The Activity Inventory: an adaptive visual function questionnaire.

Optom Vis Sci

Lions Vision Research and Rehabilitation Center, Wilmer Ophthalmological Institute, School of Medicine, Johns Hopkins University, Baltimore, Maryland, USA.

Published: August 2007

Purpose: The Activity Inventory (AI) is an adaptive visual function questionnaire that consists of 459 Tasks nested under 50 Goals that in turn are nested under three Objectives. Visually impaired patients are asked to rate the importance of each Goal, the difficulty of Goals that have at least some importance, and the difficulty of Tasks that serve Goals that have both some importance and some difficulty. Consequently, each patient responds to an individually tailored set of questions that provides both a functional history and the data needed to estimate the patient's visual ability. The purpose of the present article is to test the hypothesis that all combinations of items in the AI, and by extension all visual function questionnaires, measure the same visual ability variable.
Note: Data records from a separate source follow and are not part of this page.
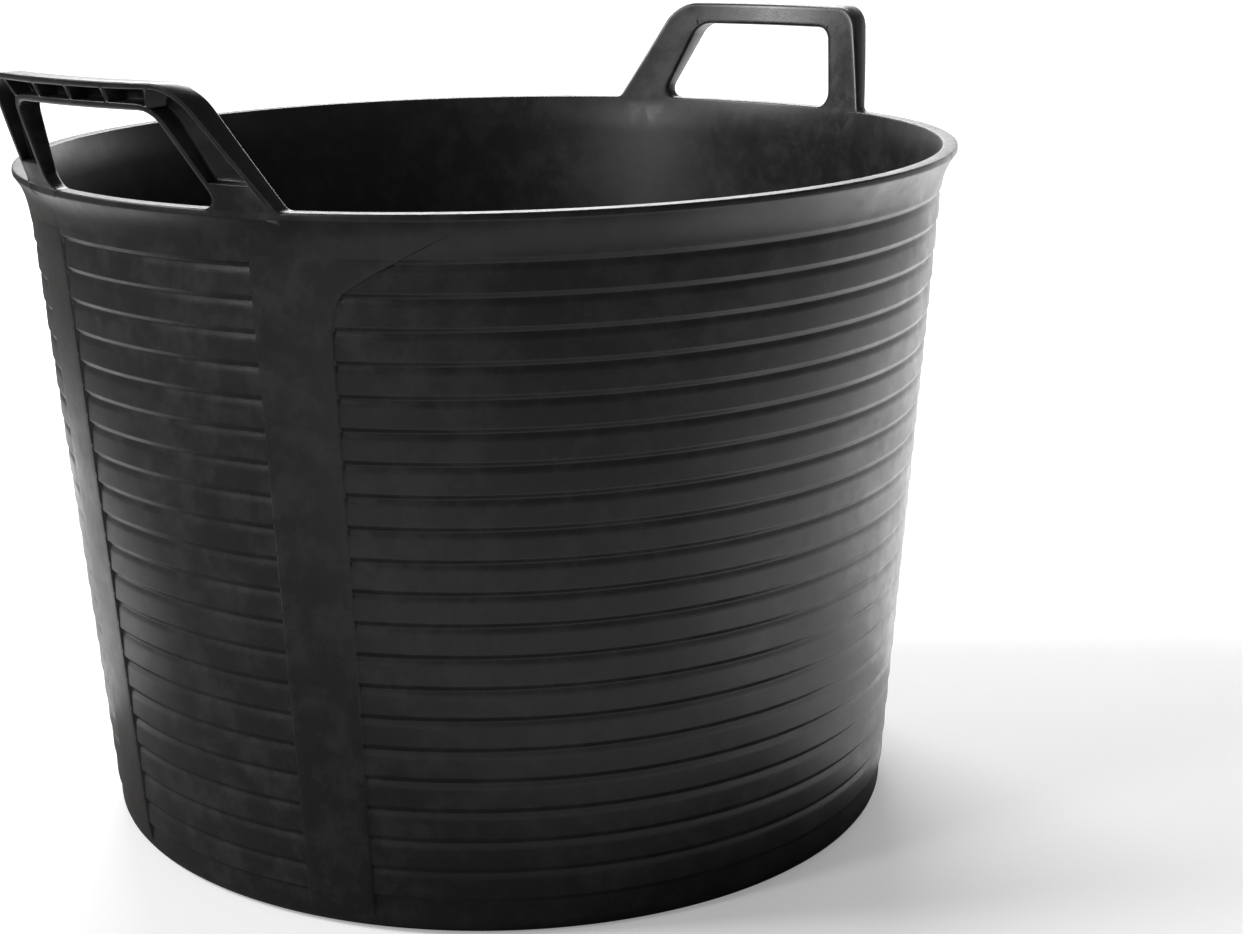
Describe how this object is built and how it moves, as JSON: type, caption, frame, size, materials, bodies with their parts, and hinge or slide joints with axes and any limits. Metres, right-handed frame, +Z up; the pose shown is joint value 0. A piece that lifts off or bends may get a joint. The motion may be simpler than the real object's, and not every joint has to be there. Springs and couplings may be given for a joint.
{
  "type": "flexible mixing tub",
  "caption": "Round flexible black rubber mixing tub with stepped walls, a flared rim and two loop handles with open channel grips.",
  "frame": {"origin": "centre of the base's standing face, on the ground", "axes": "+Z up, the handles on the X axis with the right handle at +X, the front at -Y"},
  "size_m": [0.5122, 0.46, 0.3797],
  "materials": {
    "tub_rubber": "satin black moulded rubber, faintly mottled",
    "handle_rubber": "satin black moulded rubber, slightly smoother from handling"
  },
  "bodies": {
    "tub": {"front_wall_panel": "tub_rubber", "rear_wall_panel": "tub_rubber", "left_wall_panel": "tub_rubber", "right_wall_panel": "tub_rubber", "tub_floor": "tub_rubber", "foot_ring": "tub_rubber", "base_corner": "tub_rubber", "rim_collar": "tub_rubber", "left_front_strip": "tub_rubber", "left_rear_strip": "tub_rubber", "right_front_strip": "tub_rubber", "right_rear_strip": "tub_rubber", "left_front_foot": "tub_rubber", "left_rear_foot": "tub_rubber", "right_front_foot": "tub_rubber", "right_rear_foot": "tub_rubber"},
    "left_handle": {"left_handle": "handle_rubber"},
    "right_handle": {"right_handle": "handle_rubber"}
  },
  "joints": [
    {"name": "left_handle_flex", "type": "hinge", "parent": "tub", "child": "left_handle", "pos_m": [-0.2215, 0, 0.338], "axis": [0, 1, 0], "range_deg": [-10, 30], "stiffness_Nm_per_rad": 6},
    {"name": "right_handle_flex", "type": "hinge", "parent": "tub", "child": "right_handle", "pos_m": [0.2215, 0, 0.338], "axis": [0, -1, 0], "range_deg": [-10, 30], "stiffness_Nm_per_rad": 6}
  ]
}
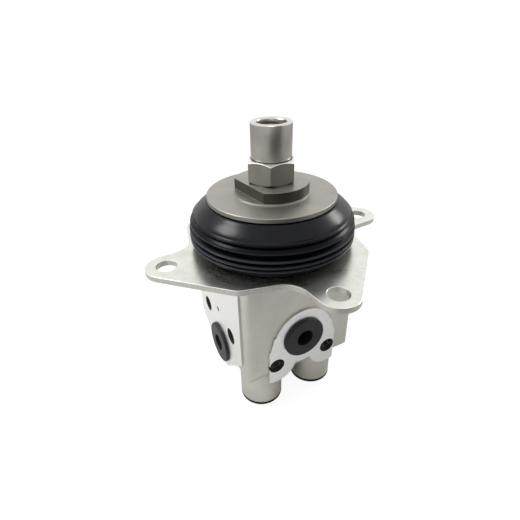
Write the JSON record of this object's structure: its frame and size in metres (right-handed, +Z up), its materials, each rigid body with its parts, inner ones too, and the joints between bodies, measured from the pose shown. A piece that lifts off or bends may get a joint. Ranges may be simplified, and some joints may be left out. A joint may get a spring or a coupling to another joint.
{
  "type": "hydraulic pilot joystick valve",
  "caption": "Hydraulic pilot valve: cast body with round feet and flange ports, eared mounting plate, bellows boot, tilting swash disk, lock nut and threaded lever sleeve.",
  "frame": {"origin": "on the lever axis, at the underside of the mounting plate, which is the body's top face", "axes": "+Z up the lever axis, -Y out of the front port, -X out of the side port"},
  "size_m": [0.1376, 0.1376, 0.1556],
  "materials": {
    "cast_aluminium": "sand-cast and blasted, with bright milled pads",
    "zinc_plate": "sheet steel, bright zinc plated",
    "black_rubber": "moulded nitrile rubber, soft sheen",
    "black_plastic": "moulded polyethylene",
    "spring_steel": "oiled spring wire",
    "bushing_steel": "turned steel",
    "blasted_steel": "turned steel, blasted and phosphated",
    "ground_steel": "hardened and ground steel"
  },
  "bodies": {
    "housing": {"valve_body": "cast_aluminium", "mounting_plate": "zinc_plate", "plate_screws": "zinc_plate", "base_yoke": "blasted_steel", "boot": "black_rubber", "clamp_ring": "zinc_plate", "front_port_plug": "black_plastic", "side_port_plug": "black_plastic", "guide_bushing_1": "bushing_steel", "pusher_seal_1": "black_rubber", "bushing_oring_1": "black_rubber", "return_spring_1": "spring_steel", "foot_plug_1": "black_plastic", "guide_bushing_2": "bushing_steel", "pusher_seal_2": "black_rubber", "bushing_oring_2": "black_rubber", "return_spring_2": "spring_steel", "foot_plug_2": "black_plastic", "guide_bushing_3": "bushing_steel", "pusher_seal_3": "black_rubber", "bushing_oring_3": "black_rubber", "return_spring_3": "spring_steel", "foot_plug_3": "black_plastic", "guide_bushing_4": "bushing_steel", "pusher_seal_4": "black_rubber", "bushing_oring_4": "black_rubber", "return_spring_4": "spring_steel", "foot_plug_4": "black_plastic"},
    "cross": {"joint_cross": "ground_steel", "base_pin": "ground_steel", "stud_pins": "ground_steel"},
    "lever": {"stud_yoke": "blasted_steel", "cam_disk": "blasted_steel", "lock_nut": "blasted_steel", "lever_coupling": "blasted_steel"},
    "plunger_1": {"pusher_1": "ground_steel", "spring_seat_1": "ground_steel"},
    "spool_1": {"spool_1": "ground_steel", "balance_spring_1": "spring_steel"},
    "plunger_2": {"pusher_2": "ground_steel", "spring_seat_2": "ground_steel"},
    "spool_2": {"spool_2": "ground_steel", "balance_spring_2": "spring_steel"},
    "plunger_3": {"pusher_3": "ground_steel", "spring_seat_3": "ground_steel"},
    "spool_3": {"spool_3": "ground_steel", "balance_spring_3": "spring_steel"},
    "plunger_4": {"pusher_4": "ground_steel", "spring_seat_4": "ground_steel"},
    "spool_4": {"spool_4": "ground_steel", "balance_spring_4": "spring_steel"}
  },
  "joints": [
    {"name": "lever_tilt_u", "type": "hinge", "parent": "housing", "child": "cross", "pos_m": [0, 0, 0.0165], "axis": [0.7071, 0.7071, 0], "range_deg": [-19, 19], "stiffness_Nm_per_rad": 3, "deforming": ["boot"]},
    {"name": "lever_tilt_v", "type": "hinge", "parent": "cross", "child": "lever", "pos_m": [0, 0, 0.0165], "axis": [-0.7071, 0.7071, 0], "range_deg": [-19, 19], "stiffness_Nm_per_rad": 3, "deforming": ["boot"]},
    {"name": "pusher_1_slide", "type": "slide", "parent": "housing", "child": "plunger_1", "axis": [0, 0, 1], "range_m": [-0.0082, 0.0082], "deforming": ["return_spring_1", "balance_spring_1"]},
    {"name": "spool_1_slide", "type": "slide", "parent": "housing", "child": "spool_1", "axis": [0, 0, 1], "range_m": [-0.0025, 0.0025], "deforming": ["balance_spring_1"]},
    {"name": "pusher_2_slide", "type": "slide", "parent": "housing", "child": "plunger_2", "axis": [0, 0, 1], "range_m": [-0.0082, 0.0082], "deforming": ["return_spring_2", "balance_spring_2"]},
    {"name": "spool_2_slide", "type": "slide", "parent": "housing", "child": "spool_2", "axis": [0, 0, 1], "range_m": [-0.0025, 0.0025], "deforming": ["balance_spring_2"]},
    {"name": "pusher_3_slide", "type": "slide", "parent": "housing", "child": "plunger_3", "axis": [0, 0, 1], "range_m": [-0.0082, 0.0082], "deforming": ["return_spring_3", "balance_spring_3"]},
    {"name": "spool_3_slide", "type": "slide", "parent": "housing", "child": "spool_3", "axis": [0, 0, 1], "range_m": [-0.0025, 0.0025], "deforming": ["balance_spring_3"]},
    {"name": "pusher_4_slide", "type": "slide", "parent": "housing", "child": "plunger_4", "axis": [0, 0, 1], "range_m": [-0.0082, 0.0082], "deforming": ["return_spring_4", "balance_spring_4"]},
    {"name": "spool_4_slide", "type": "slide", "parent": "housing", "child": "spool_4", "axis": [0, 0, 1], "range_m": [-0.0025, 0.0025], "deforming": ["balance_spring_4"]}
  ],
  "couplings": [
    {"joint": "pusher_1_slide", "follows": "lever_tilt_v", "m_per_rad": -0.0246},
    {"joint": "spool_1_slide", "follows": "lever_tilt_v", "m_per_rad": -0.0075},
    {"joint": "pusher_2_slide", "follows": "lever_tilt_u", "m_per_rad": 0.0246},
    {"joint": "spool_2_slide", "follows": "lever_tilt_u", "m_per_rad": 0.0075},
    {"joint": "pusher_3_slide", "follows": "lever_tilt_v", "m_per_rad": 0.0246},
    {"joint": "spool_3_slide", "follows": "lever_tilt_v", "m_per_rad": 0.0075},
    {"joint": "pusher_4_slide", "follows": "lever_tilt_u", "m_per_rad": -0.0246},
    {"joint": "spool_4_slide", "follows": "lever_tilt_u", "m_per_rad": -0.0075}
  ]
}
Methods: The AI was administered to 1880 consecutively-recruited low vision patients before their first visit to the low vision rehabilitation service. Of this group, 407 were also administered two other visual function questionnaires randomly chosen from among the Activities of Daily Living Scale (ADVS), National Eye Institute Visual Functioning Questionnaire (NEI VFQ), 14-item Visual Functioning Index (VF-14), and Visual Activities Questionnaire (VAQ). Rasch analyses were performed on the responses to each VFQ, on all responses to the AI, and on responses to various subsets of items from the AI.

Results: The pattern of fit statistics for AI item and person measures suggested that the estimated visual ability variable is not unidimensional. Reading-related and other items requiring high visual resolution had smaller residual errors than expected and mobility-related items had larger residual errors than expected. The pattern of person measure residual errors could not be explained by the disorder diagnosis. When items were grouped into subsets representing four visual function domains (reading, mobility, visual motor, visual information), and separate person measures were estimated for each domain as well as for all items combined, visual ability was observed to be equivalent to the first principal component and accounted for 79% of the variance. However, confirmatory factor analysis showed that visual ability is a composite variable with at least two factors: one upon which mobility loads most heavily and the other upon which reading loads most heavily. These two factors can account for the pattern of residual errors. High product moment and intraclass correlations were observed when comparing different subsets of items within the AI and when comparing different VFQs.

Conclusions: Visual ability is a composite variable with two factors; one most heavily influences reading function and the other most heavily influences mobility function. Subsets of items within the AI and different VFQs all measure the same visual ability variable.